Interrogé à ce propos, le président du conseil de district de Pamplemousses, Ranjiv Woochit, a déclaré que ses officiers travaillent actuellement sur des règlements qui seront soumis au ministère des Administrations régionales. «Une fois que nous obtiendrons l’approbation du ministère, nous servirons une notice aux propriétaires pour qu’ils nettoient leurs terrains dans un délai de 15 jours. Au cas contraire, le conseil de district le fera contre le paiement d’une certaine somme d’argent dont le montant reste à être fixé». Dans la foulée, Ranjiv Woochit soutient que l’équipe chargée de l’entretien du lieu sera renforcée dans les jours à venir.
 
Ah Men Lim Fat, président de la société Heen Foh Lee Kwon, réclame lui aussi que des mesures «immédiates et drastiques devant la gravité de cette situation révoltante» soient prises. En collaboration avec d’autres associations de Mauriciens d’origine chinoise, ils ont l’intention de demander une rencontre avec les autorités concernées pour discuter de la situation. «Il faudrait d’abord que l’on sache à qui s’adresser.
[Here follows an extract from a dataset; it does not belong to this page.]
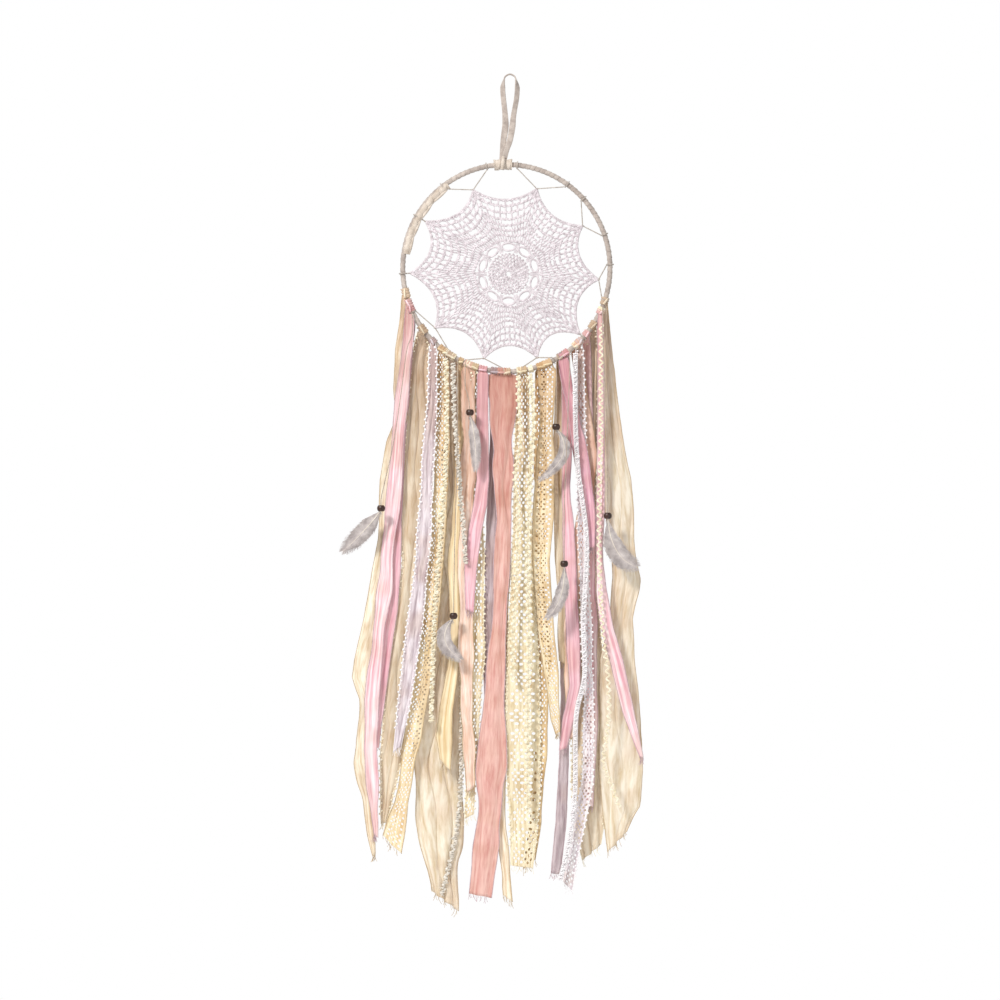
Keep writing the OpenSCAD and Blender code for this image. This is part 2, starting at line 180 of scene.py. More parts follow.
def texture(tree, kind, coords, **inputs):
    """A texture node that reads the coordinates given."""
    made = tree.nodes.new(kind)
    tree.links.new(coords, made.inputs["Vector"])
    for label, value in inputs.items():
        made.inputs[label].default_value = value
    return made


def stretched(tree, source, scale):
    """The coordinates of a source socket, scaled along each axis."""
    mapping = tree.nodes.new("ShaderNodeMapping")
    mapping.inputs["Scale"].default_value = scale
    tree.links.new(source, mapping.inputs["Vector"])
    return mapping.outputs["Vector"]


def two_tone(tree, factor, dark, light, low=0.3, high=0.7):
    """A ramp from a dark to a light colour over part of a factor's range."""
    ramp = tree.nodes.new("ShaderNodeValToRGB")
    ramp.color_ramp.elements[0].position, ramp.color_ramp.elements[1].position = low, high
    ramp.color_ramp.elements[0].color, ramp.color_ramp.elements[1].color = tint(dark), tint(light)
    tree.links.new(factor, ramp.inputs["Fac"])
    return ramp.outputs["Color"]


def multiplied(tree, colour, shade, share):
    """A colour darkened by a shade, as far as share says."""
    mix = tree.nodes.new("ShaderNodeMix")
    mix.data_type, mix.blend_type = "RGBA", "MULTIPLY"
    mix.inputs["Factor"].default_value = share
    tree.links.new(colour, mix.inputs["A"])
    tree.links.new(shade, mix.inputs["B"])
    return mix.outputs["Result"]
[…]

Les choses ont trop dégénéré, il faut trouver une solution», déclare-t-il.
 
Depuis un certain temps, raconte Charles Ng Tai Mui, plusieurs de ses amis se font accompagner de policiers lorsqu’ils visitent leurs morts. Et le manque d’entretien favorise cette atmosphère d’impunité. «Il y a trois semaines, j’y suis allé pour des prières et j’ai dû chercher pendant 30 minutes le caveau de mon père parmi les hautes herbes», raconte-t-il.
 
Au-delà du manque de respect envers les ancêtres, il voit dans cette profanation la mort lente de la culture chinoise, très attachée au culte des morts. «Cela me fend le coeur. Les jeunes ont déjà du mal à suivre nos traditions. Ce type de vandalisme ne peut que les en éloigner davantage», se désole-t-il.
 
Il regrette aussi que dans un futur proche, les Mauriciens d’origine chinoise se voient obligés d’abandonner un rite important à leurs yeux pour opter pour l’incinération. «Ce serait mieux que nous ayons recours à l’incinération désormais. Cela évitera bien des soucis…», martèle-t-il.
 
En attendant qu’adviendra-t-il du mort arraché de son caveau mardi ? Selon certaines informations, des membres de la communauté chinoise de Maurice tentent de communiquer avec sa famille, qui se trouverait à l’étranger.
 
Nous avons sollicité le ministre des Collectivités locales, Hervé Aimée, qui précise qu’un officier se rend tous les jours sur les lieux. Il ajoute qu’une partie du cimetière a été nettoyée mais que la police objecte à ce que le mort soit remis dans le caveau «pour les besoins de l’enquête».
 
Il compte cependant entreprendre les démarches nécessaires pour que le corps soit levé et s’organiser pour rencontrer des Mauriciens d’origine chinoise afin de discuter de ce qui peut être fait pour arrêter la profanation des tombes.